Amazon Kinesis Data Firehose For S3 Destination Using CloudFormation

2021.08.13

この記事は公開されてから1年以上経過しています。情報が古い可能性がありますので、ご注意ください。

In this blog I have build an Amazon Kinesis Data Firehose Stream to deliver the data to Amazon Simple Storage (S3) using CloudFormation. Before the implementation of application lets understand what is Amazon Kinesis and Amazon Kinesis Data Firehose.

Amazon Kinesis

Amazon Kinesis is a service provided by Amazon which makes it easy to collect, process and analyse near real-time, streaming data at massive scale. Amazon Kinesis applications can be used to build dashboards, capture exceptions and generate alerts, drive recommendations, and make other near real-time business or operational decisions. Amazon Kinesis provides four types of Kinesis streaming data platforms.

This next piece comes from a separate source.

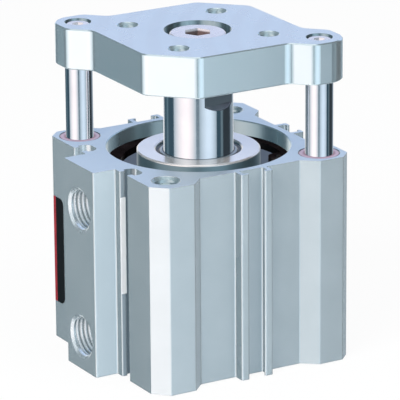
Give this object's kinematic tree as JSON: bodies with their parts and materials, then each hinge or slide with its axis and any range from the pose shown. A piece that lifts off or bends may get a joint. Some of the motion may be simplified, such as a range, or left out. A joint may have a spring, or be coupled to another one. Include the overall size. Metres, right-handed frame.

  • Amazon Kinesis Data Streams — To collect and process large streams of data records in near real time.
  • Amazon Kinesis Data Firehose — To deliver near real-time streaming data to destinations such as Amazon S3, Redshift etc.
  • Amazon Kineses Data Analytics — To process and analyze streaming data using standard SQL.
  • Amazon Kinesis Video Streams — Fully manage services that use to stream live video from devices.

For more information, see Kinesis

Amazon Kinesis Data Firehose

Amazon Kinesis Data Firehose is a fully managed service provided by Amazon to deliver near-real-time streaming data to destinations provided by Amazon services. It load streaming data into data lakes, data stores, and analytics services. Amazon Kinesis Firehose supports four types of Amazon services as destinations.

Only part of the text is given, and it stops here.